[begin PROVIDED MATERIAL]

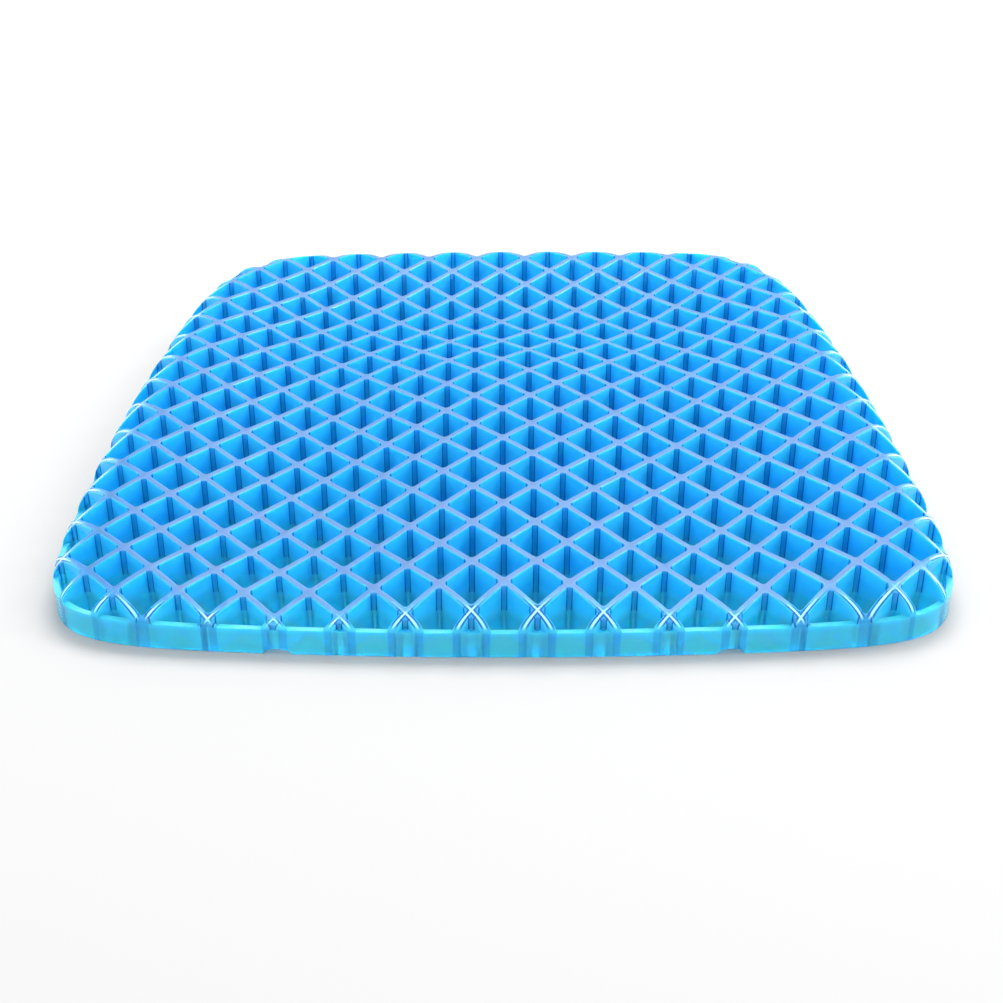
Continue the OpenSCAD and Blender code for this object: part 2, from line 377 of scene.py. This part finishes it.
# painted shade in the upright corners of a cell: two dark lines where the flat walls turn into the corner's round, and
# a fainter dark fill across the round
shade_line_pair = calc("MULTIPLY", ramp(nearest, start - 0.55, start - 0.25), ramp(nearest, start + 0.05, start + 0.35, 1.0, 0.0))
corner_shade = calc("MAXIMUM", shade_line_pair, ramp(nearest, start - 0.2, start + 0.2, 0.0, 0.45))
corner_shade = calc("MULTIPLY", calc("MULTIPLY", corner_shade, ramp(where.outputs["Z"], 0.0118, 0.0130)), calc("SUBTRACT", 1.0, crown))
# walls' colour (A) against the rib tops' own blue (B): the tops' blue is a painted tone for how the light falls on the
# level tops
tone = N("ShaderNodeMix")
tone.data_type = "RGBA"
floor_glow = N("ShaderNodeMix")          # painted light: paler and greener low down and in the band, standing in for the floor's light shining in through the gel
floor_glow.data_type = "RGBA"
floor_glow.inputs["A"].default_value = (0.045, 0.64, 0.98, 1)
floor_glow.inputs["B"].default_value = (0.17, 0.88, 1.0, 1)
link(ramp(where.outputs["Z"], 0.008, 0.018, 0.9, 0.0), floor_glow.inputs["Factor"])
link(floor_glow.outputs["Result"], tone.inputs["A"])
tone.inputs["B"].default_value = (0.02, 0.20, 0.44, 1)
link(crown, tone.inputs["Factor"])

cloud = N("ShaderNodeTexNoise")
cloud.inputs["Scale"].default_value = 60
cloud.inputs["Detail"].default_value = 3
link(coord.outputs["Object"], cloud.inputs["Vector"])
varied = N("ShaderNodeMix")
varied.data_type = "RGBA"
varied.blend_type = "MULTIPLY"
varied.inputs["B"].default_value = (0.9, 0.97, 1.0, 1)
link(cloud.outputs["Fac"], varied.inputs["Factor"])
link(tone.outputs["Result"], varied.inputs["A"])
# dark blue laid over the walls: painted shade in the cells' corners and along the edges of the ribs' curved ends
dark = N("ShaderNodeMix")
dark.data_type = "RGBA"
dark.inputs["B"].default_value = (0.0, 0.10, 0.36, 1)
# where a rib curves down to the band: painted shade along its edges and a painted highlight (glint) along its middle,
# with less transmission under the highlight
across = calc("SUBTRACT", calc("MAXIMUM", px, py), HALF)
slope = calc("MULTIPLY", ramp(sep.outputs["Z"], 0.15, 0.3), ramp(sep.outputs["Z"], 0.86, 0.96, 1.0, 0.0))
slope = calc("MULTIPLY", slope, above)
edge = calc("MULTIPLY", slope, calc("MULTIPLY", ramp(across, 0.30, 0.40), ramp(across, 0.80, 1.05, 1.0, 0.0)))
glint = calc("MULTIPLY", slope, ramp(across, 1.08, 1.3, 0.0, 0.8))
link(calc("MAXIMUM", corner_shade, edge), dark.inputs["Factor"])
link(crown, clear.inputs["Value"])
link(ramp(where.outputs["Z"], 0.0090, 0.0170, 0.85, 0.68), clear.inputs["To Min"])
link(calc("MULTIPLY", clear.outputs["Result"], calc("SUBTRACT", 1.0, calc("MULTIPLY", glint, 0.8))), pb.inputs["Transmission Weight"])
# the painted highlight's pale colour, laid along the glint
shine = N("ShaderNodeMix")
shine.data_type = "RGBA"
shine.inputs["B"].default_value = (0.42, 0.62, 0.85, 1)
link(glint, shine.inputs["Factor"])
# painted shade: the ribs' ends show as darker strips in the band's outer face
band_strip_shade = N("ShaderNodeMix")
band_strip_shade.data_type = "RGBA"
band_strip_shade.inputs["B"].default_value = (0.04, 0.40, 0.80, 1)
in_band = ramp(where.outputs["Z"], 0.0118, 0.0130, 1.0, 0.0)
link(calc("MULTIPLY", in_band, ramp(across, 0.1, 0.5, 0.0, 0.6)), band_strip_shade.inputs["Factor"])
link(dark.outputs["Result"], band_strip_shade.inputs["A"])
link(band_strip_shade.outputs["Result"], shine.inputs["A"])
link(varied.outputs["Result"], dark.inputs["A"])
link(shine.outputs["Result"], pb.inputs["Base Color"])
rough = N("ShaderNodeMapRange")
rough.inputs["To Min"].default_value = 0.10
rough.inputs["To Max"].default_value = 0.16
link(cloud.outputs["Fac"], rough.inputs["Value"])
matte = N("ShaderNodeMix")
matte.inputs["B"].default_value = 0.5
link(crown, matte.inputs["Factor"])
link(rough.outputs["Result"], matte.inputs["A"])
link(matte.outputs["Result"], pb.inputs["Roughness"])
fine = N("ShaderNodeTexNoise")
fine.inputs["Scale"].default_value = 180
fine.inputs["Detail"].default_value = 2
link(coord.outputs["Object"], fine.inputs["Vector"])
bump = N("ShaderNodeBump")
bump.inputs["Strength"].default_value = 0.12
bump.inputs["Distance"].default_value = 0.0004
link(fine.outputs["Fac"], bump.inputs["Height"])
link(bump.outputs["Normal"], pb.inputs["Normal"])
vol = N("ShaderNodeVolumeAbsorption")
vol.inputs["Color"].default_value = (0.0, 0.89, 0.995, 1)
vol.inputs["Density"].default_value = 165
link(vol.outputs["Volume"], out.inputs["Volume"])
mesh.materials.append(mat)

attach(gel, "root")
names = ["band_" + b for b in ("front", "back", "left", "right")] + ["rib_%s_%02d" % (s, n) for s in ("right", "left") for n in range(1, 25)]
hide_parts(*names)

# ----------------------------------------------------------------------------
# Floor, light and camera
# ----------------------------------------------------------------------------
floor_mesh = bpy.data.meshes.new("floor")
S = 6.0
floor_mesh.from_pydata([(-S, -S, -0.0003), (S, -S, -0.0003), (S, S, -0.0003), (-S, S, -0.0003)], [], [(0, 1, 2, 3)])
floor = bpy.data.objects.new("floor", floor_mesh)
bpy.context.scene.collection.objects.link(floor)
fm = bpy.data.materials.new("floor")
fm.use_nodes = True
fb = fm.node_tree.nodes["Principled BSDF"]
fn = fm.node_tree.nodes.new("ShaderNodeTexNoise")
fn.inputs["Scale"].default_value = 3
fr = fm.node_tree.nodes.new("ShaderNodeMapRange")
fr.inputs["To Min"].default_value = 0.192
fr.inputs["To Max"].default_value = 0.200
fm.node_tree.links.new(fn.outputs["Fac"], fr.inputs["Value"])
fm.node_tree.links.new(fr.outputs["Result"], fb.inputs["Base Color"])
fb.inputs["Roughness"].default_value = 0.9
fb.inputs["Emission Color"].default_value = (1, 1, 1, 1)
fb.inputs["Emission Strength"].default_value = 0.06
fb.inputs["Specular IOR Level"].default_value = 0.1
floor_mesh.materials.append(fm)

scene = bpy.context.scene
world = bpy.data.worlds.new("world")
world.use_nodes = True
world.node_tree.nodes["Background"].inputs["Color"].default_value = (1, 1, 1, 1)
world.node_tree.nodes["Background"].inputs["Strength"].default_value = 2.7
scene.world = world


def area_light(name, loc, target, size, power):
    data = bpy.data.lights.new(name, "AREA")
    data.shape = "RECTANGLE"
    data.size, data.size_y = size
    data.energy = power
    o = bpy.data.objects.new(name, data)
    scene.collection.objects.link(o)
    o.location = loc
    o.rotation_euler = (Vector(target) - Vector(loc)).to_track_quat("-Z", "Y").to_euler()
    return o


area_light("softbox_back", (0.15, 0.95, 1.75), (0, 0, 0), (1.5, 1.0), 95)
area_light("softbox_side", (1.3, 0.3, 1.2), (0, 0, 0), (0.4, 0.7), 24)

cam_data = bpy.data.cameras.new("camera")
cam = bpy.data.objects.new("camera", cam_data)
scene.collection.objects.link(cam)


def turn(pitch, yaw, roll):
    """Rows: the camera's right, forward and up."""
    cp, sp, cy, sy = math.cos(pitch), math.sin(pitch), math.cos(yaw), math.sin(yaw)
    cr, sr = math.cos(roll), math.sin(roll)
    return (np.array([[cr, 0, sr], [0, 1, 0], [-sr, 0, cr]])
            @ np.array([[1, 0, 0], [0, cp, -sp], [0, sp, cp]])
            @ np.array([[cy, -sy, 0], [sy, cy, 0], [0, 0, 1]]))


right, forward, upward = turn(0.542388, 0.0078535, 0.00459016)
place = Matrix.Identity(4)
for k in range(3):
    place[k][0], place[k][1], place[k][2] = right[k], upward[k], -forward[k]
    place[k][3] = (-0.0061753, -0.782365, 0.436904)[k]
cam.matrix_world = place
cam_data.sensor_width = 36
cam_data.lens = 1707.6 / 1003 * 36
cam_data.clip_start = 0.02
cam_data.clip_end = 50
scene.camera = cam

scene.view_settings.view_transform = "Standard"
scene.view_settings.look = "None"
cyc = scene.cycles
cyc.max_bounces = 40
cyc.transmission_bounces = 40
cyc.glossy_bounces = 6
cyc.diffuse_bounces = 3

[end PROVIDED MATERIAL]

THE TASK ->
Print, without alteration, the lines from the line with "hide_parts(*names)" to the line with "floor_mesh.materials.append(fm)". Include both of them, and omit every other line.

SOLVED EXERCISE ->
hide_parts(*names)

# ----------------------------------------------------------------------------
# Floor, light and camera
# ----------------------------------------------------------------------------
floor_mesh = bpy.data.meshes.new("floor")
S = 6.0
floor_mesh.from_pydata([(-S, -S, -0.0003), (S, -S, -0.0003), (S, S, -0.0003), (-S, S, -0.0003)], [], [(0, 1, 2, 3)])
floor = bpy.data.objects.new("floor", floor_mesh)
bpy.context.scene.collection.objects.link(floor)
fm = bpy.data.materials.new("floor")
fm.use_nodes = True
fb = fm.node_tree.nodes["Principled BSDF"]
fn = fm.node_tree.nodes.new("ShaderNodeTexNoise")
fn.inputs["Scale"].default_value = 3
fr = fm.node_tree.nodes.new("ShaderNodeMapRange")
fr.inputs["To Min"].default_value = 0.192
fr.inputs["To Max"].default_value = 0.200
fm.node_tree.links.new(fn.outputs["Fac"], fr.inputs["Value"])
fm.node_tree.links.new(fr.outputs["Result"], fb.inputs["Base Color"])
fb.inputs["Roughness"].default_value = 0.9
fb.inputs["Emission Color"].default_value = (1, 1, 1, 1)
fb.inputs["Emission Strength"].default_value = 0.06
fb.inputs["Specular IOR Level"].default_value = 0.1
floor_mesh.materials.append(fm)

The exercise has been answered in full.